Along the centuries, regulations also affected industrial soundscapes; however, production by heavy machinery continued making mechanical noise, mostly repetitive, rhythm-like noise, only lately accompanied by swift digital robotic bleeps and bloops. While smells were increasingly controlled and tamed by technology along the years, noise spiraled both in intensity and in sonic palette. Noises represent a sharp and distinctive feature of the industrial city and of its imaginary, and it is only by physically moving heavy production elsewhere that the industrial soundscape can be muted. Funnily enough, it is with music that factories tried to provide an antidote to noise. Music gave only a partial solution to noise pollution in providing working rhythms and maintaining productivity, but it definitely constructed a social feeling on tedious factory floors and a means for resistance among workers (Korczynski 2014, 2007).

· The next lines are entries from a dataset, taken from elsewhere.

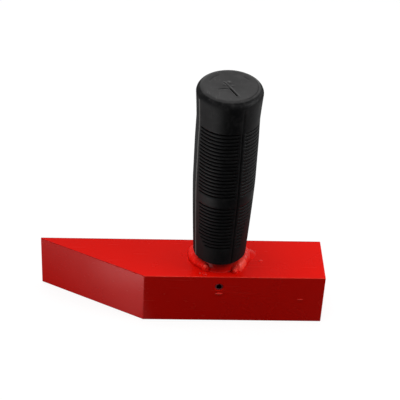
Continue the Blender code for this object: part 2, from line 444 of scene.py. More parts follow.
def makeHeadBar():
    deselectAll()
    middle = (headLow + headHigh) / 2
    bpy.ops.mesh.primitive_cube_add(size=1, location=middle, scale=headHigh - headLow)
    piece = bpy.context.object
    piece.name = "headBar"
    applyPlace()
    editMode()
    cutPlane((headLow.x, headHigh.y - bar["tipFlat"], 0), bevelAcross, fill=True)
    tidyMesh()
    pick("EDGE", isSharp)
    bpy.ops.mesh.bevel(
        offset=bar["edgeRound"], segments=bar["edgeSegments"], affect="EDGES", clamp_overlap=True
    )
    objectMode()
    drillCross(piece, headLow.y, headHigh.y)
    deselectAll()
    bpy.ops.mesh.primitive_cylinder_add(
        vertices=bar["socketSides"],
        radius=boreRadius,
        depth=headTop - tubeLow.z + cutPast,
        location=(0, 0, (headTop + tubeLow.z + cutPast) / 2),
    )
    cutWith(piece, bpy.context.object)
    # a small countersink at each end of the cross hole
    selectOnly(piece)
    editMode()
    pick("EDGE", onHoleRim)
    bpy.ops.mesh.bevel(offset=bar["holeLip"], segments=2, affect="EDGES")
    objectMode()
    settle(piece, smoothAngle=25)
    # the large faces keep their own direction, so they mirror flat right up to the rounded edges
    applyModifier(piece, "WEIGHTED_NORMAL", mode="FACE_AREA", keep_sharp=True)
    joinTo(piece, [makeRun(*sizes) for sizes in bar["runs"]])
    coverWith(piece, makePaint("barPaint", edges=True))
    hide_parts("head_bar")
    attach(piece, "root")


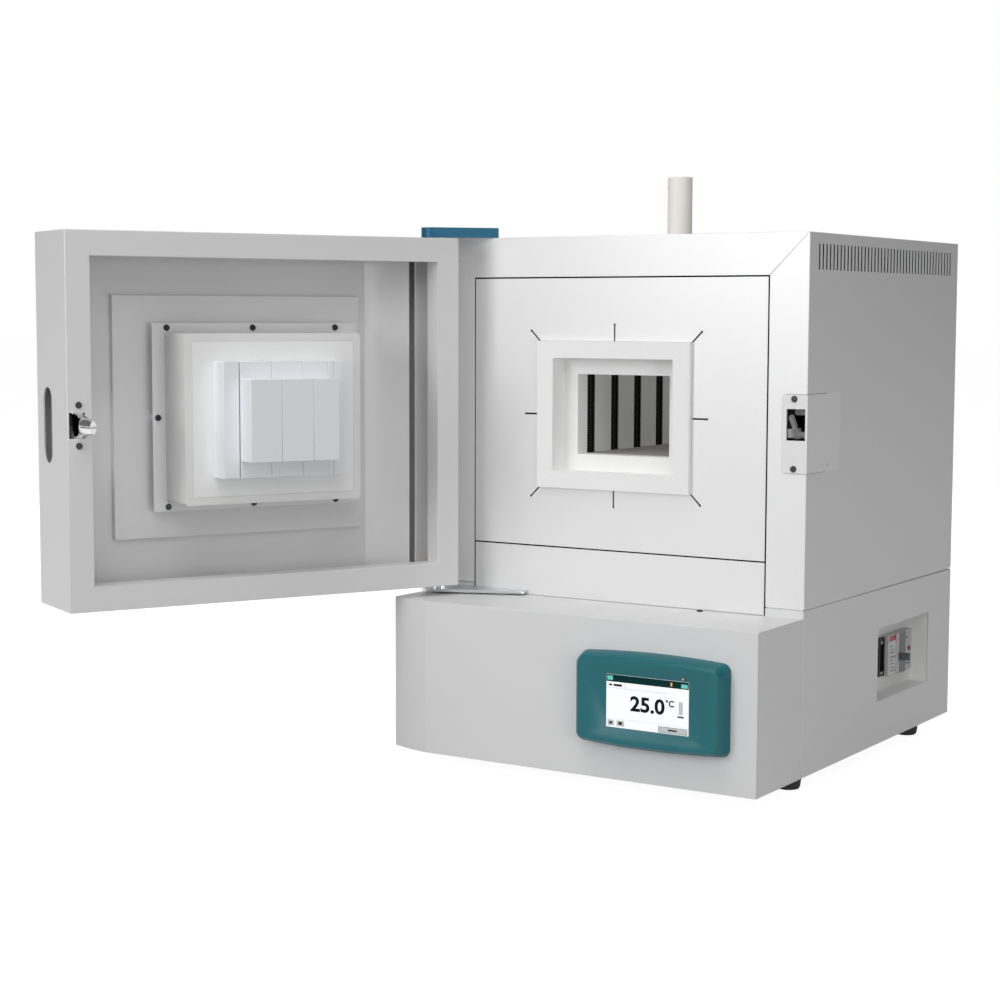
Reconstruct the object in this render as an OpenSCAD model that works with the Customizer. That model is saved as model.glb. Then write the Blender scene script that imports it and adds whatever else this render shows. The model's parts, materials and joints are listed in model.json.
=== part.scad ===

Today, it is only cars that provide the lo-fi keynote sound of urban living. Noise can be understood as the main element of the industrial city’s material existence and sensorial experience. Noise was also one of the forging elements of the twentieth century. It was a constant interlocutor for music production throughout the century; however, there are two competing narratives in reference to this. The first is connected to the art world of contemporary classical music and to the avant-garde use of noise and found sounds in the context of music composition and of music work. The second is defined by popular culture and by the continuous intermission of mediated sounds in popular music. References to real places, locations, and individual stories have often enriched these two narratives, and musicians have justified their production in various ways.
Art Music and Industrial Noise
I use the concept of art music to refer to classical music production of the twentieth and twenty-first centuries. Understanding itself solely as art, this music output has mostly used the industrial world as inspiration or reflected upon some of its aspects, such as repetition, from the aesthetic point of view. Rarely has an industrial city played a significant role in the evolution of industry-inspired art music. It is mostly in capital cities and cultural centres that art music flourished in the twentieth century. A few exceptions can be made: that of Milan, Italy, where futurist music was first conceived and Darmstadt, Germany, where serial music developed.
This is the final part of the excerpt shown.